Возникает странное ощущение, что все вокруг какое-то дикое, природное. Какой-то неясный ужас появляется от осознания того, что в твоей жизни есть нечто большее, чем тупой прагматизм. Ведь как приятно с утра, проснувшись, отрезать толстый кусок колбасы, поджарить его и насладиться сытным завтраком, а в полуденный зной выпить в теньке кружечку пива, совершенно не думая о том, что тебе могут сказать: «Этого мало! Должно быть еще что-то. А где же душа?» И вот когда ты ешь колбасу, а тебе начинают говорить про душу, ты невольно начинаешь чувствовать себя неловко. Приходится скорее облизывать жирные пальцы – а других-то нет! И невольно говоришь сам себе: ой, да эти русские, они такие странные. Они, наверное, просто сумасшедшие.
Ну конечно, они сумасшедшие и странные. Они без всякого прагматизма бросаются в бой, и полтора миллиона человек гибнет, спасая союзников. Эта история времен Первой мировой войны плохо известна в России. Полтора миллиона человек просто погибло, чтобы не погибли союзники. Русские солдаты пожертвовали своими жизнями ради братушек-болгар – что впоследствии не помешало братушкам-болгарам продать нас по полной программе. Но мы шли – шли спасать Грецию, причем не единицы, а целые бригады отправлялись на Корфу, и наши моряки проявляли чудеса героизма, мужества и джентльменства, не только не обижая местных жителей, но и удерживая своих союзников от любой попытки расправы и даже по отношению к поверженным противникам проявляя гуманизм.
Что
На протяжении всей книги я рассуждаю о том, что на русском народе лежит некая печать избранности. Так вот, суть этой избранности определяется ощущением справедливости – очень специфическим, очень странным, непереводимым ни на какой другой язык мира.

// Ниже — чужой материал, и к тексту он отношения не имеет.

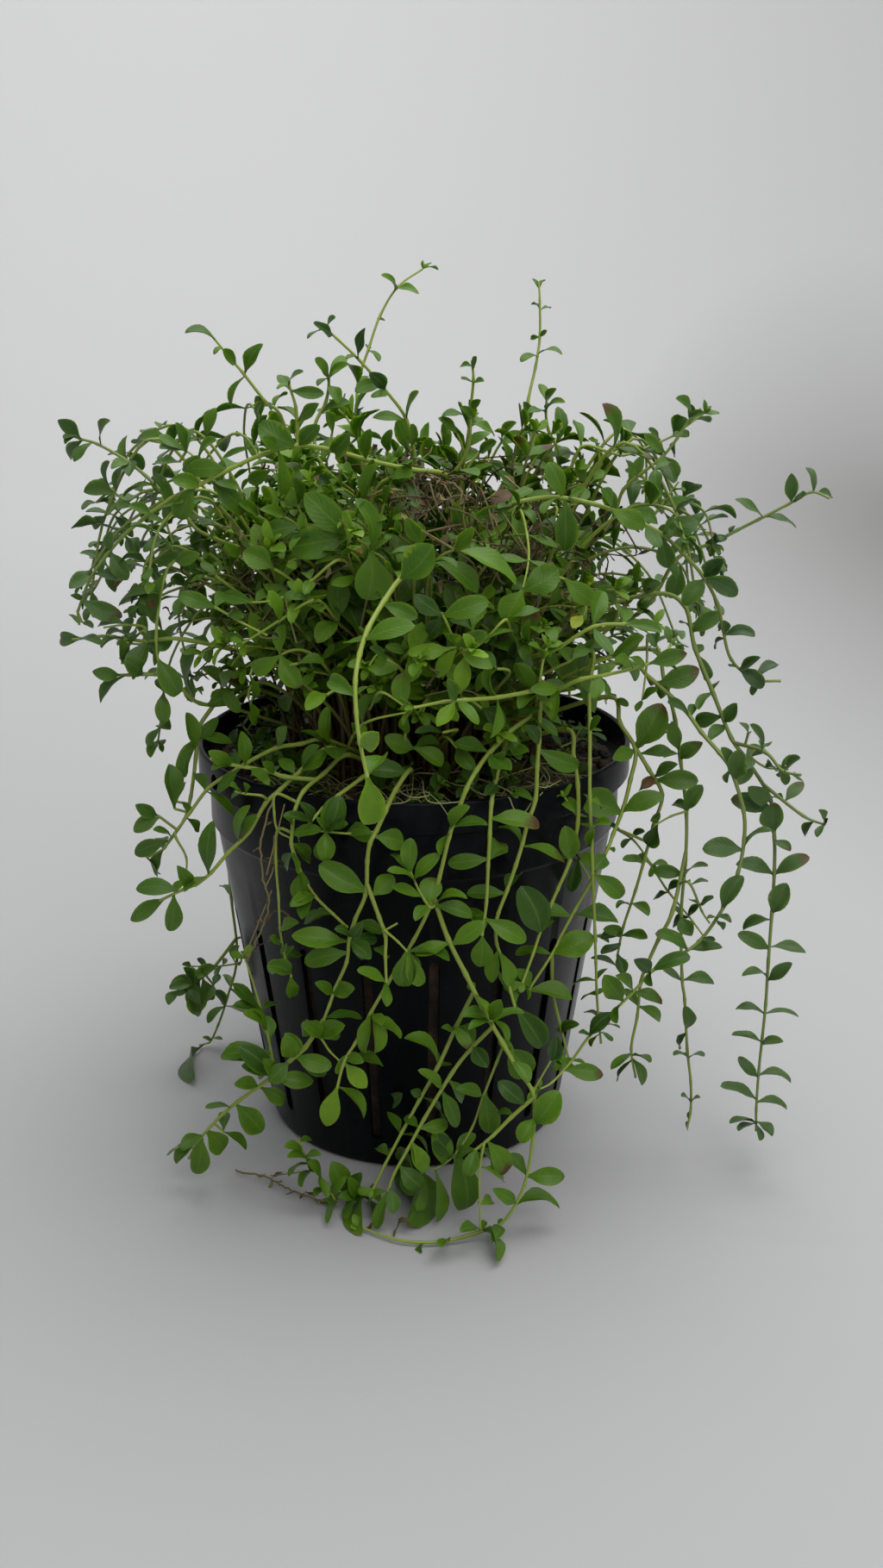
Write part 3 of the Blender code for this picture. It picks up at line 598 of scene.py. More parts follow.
# The layers of young leaves at a tip: size, and how far they lean forward
YOUNG_LAYERS = ((0.55, 0.7), (0.36, 1.0), (0.2, 1.3))
CAMERA_FORWARD = np.array((0, math.cos(CAMERA_PITCH), -math.sin(CAMERA_PITCH)))
CAMERA_DOWN = np.array((0, -math.sin(CAMERA_PITCH), -math.cos(CAMERA_PITCH)))
CAMERA_POINT = np.array(CAMERA_PLACE)
TO_CAMERA = np.array((0, -1.0, 0))
STEPS_PER_NODE = 6
STEM_SIDES = 8
JOINT_SWELL = 1.22
STEM_TAPER = 0.42
# A fork's first point gives way to its parent's own when the two are nearer than this
FORK_GAP = 8 * MM
# The stems behind the mound, which no leaf of the photograph belongs to
STANDING_BACK = ("stem_back_middle", "stem_back_right", "stem_back_left")
# How far in and down a stem is rooted below the first point of its route: share of the reach, drop
ROOT_IN_FRONT = (0.6, 7 * MM)
ROOT_AT_BACK = (0.3, 14 * MM)
box_low = np.array(cad_box[0]) + 0.2 * MM
box_high = np.array(cad_box[1]) - 0.2 * MM


def from_photo(pixel_x, pixel_y, depth):
    """The place at this depth, in metres along Y, that the photograph shows at this pixel."""
    across = (pixel_x - PHOTO_CENTRE[0]) / FOCAL_LENGTH_PIXELS
    down = (pixel_y - PHOTO_CENTRE[1]) / FOCAL_LENGTH_PIXELS
    ray = CAMERA_FORWARD + CAMERA_DOWN * down + np.array((across, 0, 0))
    place = CAMERA_POINT + ray * (depth - CAMERA_POINT[1]) / ray[1]
    place[2] = max(place[2], 0.9 * MM)
    return place


def to_photo(places):
    """The pixels of the photograph at which these places are seen."""
    seen = places - CAMERA_POINT
    far = seen @ CAMERA_FORWARD
    across = PHOTO_CENTRE[0] + FOCAL_LENGTH_PIXELS * seen[:, 0] / far
    return np.stack((across, PHOTO_CENTRE[1] + FOCAL_LENGTH_PIXELS * (seen @ CAMERA_DOWN) / far), axis=1)


def stem_nodes(depths, route):
    """The places of a stem's joints, with its depth read evenly along the route."""
    along = np.linspace(0, len(depths) - 1, len(route))
    read = np.interp(along, range(len(depths)), depths)
    return [from_photo(pixel_x, pixel_y, depth * MM) for (pixel_x, pixel_y), depth in zip(route, read)]


def smooth_path(places, steps):
    """A smooth curve through the places, with this many steps from one to the next."""
    points = np.array(places)
    before = np.vstack([2 * points[0] - points[1], points, 2 * points[-1] - points[-2]])
    path = []
    for index in range(len(points) - 1):
        p0, p1, p2, p3 = before[index:index + 4]
        for step in range(steps):
            t = step / steps
            bent = (2 * p0 - 5 * p1 + 4 * p2 - p3) * t * t + (3 * p1 - p0 - 3 * p2 + p3) * t ** 3
            path.append(0.5 * (2 * p1 + (p2 - p0) * t + bent))
    path.append(points[-1])
    return np.array(path)


def unit(vector):
    return vector / max(np.linalg.norm(vector), 1e-9)


def pot_radius(height):
    """The pot's outer radius at this height, and nothing above its rim."""
    step = POT_HEIGHT - LIP_BAND
    heights = (0, COLLAR_BOTTOM, COLLAR_BOTTOM + 1 * MM, step, step + 0.5 * MM, POT_HEIGHT)
    radii = (BASE_RADIUS, BODY_TOP_RADIUS, COLLAR_RADIUS, COLLAR_RADIUS, LIP_RADIUS, LIP_RADIUS)
    return np.interp(height, heights, radii, right=0)


def wrapped(rings, sides):
    """The first cap and the walls of a closed form made of rings of points."""
    faces = [tuple(range(sides - 1, -1, -1))]
    for low in range(0, (rings - 1) * sides, sides):
        for corner in range(sides):
            after = (corner + 1) % sides
            faces.append((low + corner, low + after, low + sides + after, low + sides + corner))
    return faces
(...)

В английском языке есть понятие fair, которое, наверное, ближе всего к понятию «справедливость», но все же не совсем точно ему соответствует. Ведь если вдуматься, почему-то только у нас в стране может быть честно, но несправедливо, по закону, но странно. А как я уже сказал, если существует несправедливость, русский человек спокойно жить не может. И здесь я абсолютно согласен с Владиславом Сурковым, который неоднократно повторял эту мысль: если что-то несправедливо, то мы этого не принимаем и принять не сможем. Я думаю, это очень верное высказывание.
Но что такое справедливость? Ведь понятие справедливости – это некая очень тонкая материя, которая зачастую не определенна. Это категория вселенской гармонии, гармонии окружающего мира и происходящего события. Справедливость имеет очень слабое отношение к законности, она не поддается жесткому описанию, но, тем не менее, она понятна каждому русскому человеку. И вот этот внутренний камертон справедливости в какой-то момент времени является определяющим, притом это камертон, который задает гуманистическая традиция русской литературы.
Это то, чего не объяснить иностранцу. Это то, что абсолютно не прагматично, то, что невозможно вычленить никаким разумным методом, и то, что не удастся заставить понять тонкого американского политолога или советолога. Он никогда не поймет, почему мы будем поддерживать мечущуюся республику Югославия, которая в итоге все равно нас предаст. Он не поймет, почему мы будем, несмотря на колоссальные международные потери, биться за какую-нибудь маленькую, далекую кавказскую республику, если нам это ничего, кроме головной боли, не принесет. И наши доводы – мол, «да нехорошо как-то, несправедливо», – они принять не могут.
Протестантский мир давно живет категориями разумности и если не прямой выгоды, то по крайней мере некоего рацио. Мы же предпочитаем жить по понятиям справедливости. Именно поэтому у нас гигантское будущее. Если угодно, мы народ, чем-то напоминающий тот самый вселенский бульон, из которого еще только должна выкристаллизоваться жизнь. Мы и пражизнь, и жизнь в одном лице. Мы постоянно одержимы мессианской идеей, что очень роднит нас с евреями времен Библии, Ветхого Завета, и воспринимаем себя как прямых проводников Божественного начала. Мы живем с ощущением, что вот сейчас нам будет открыта какая-то страшная тайна, и готовим себя к ней. И воспринимаем это не как индивидуальный подвиг, а как коллективный, забыв о выгоде и прагматизме и стремясь к достижению гармонии и высшей правды, что и составляет эту категорию справедливости.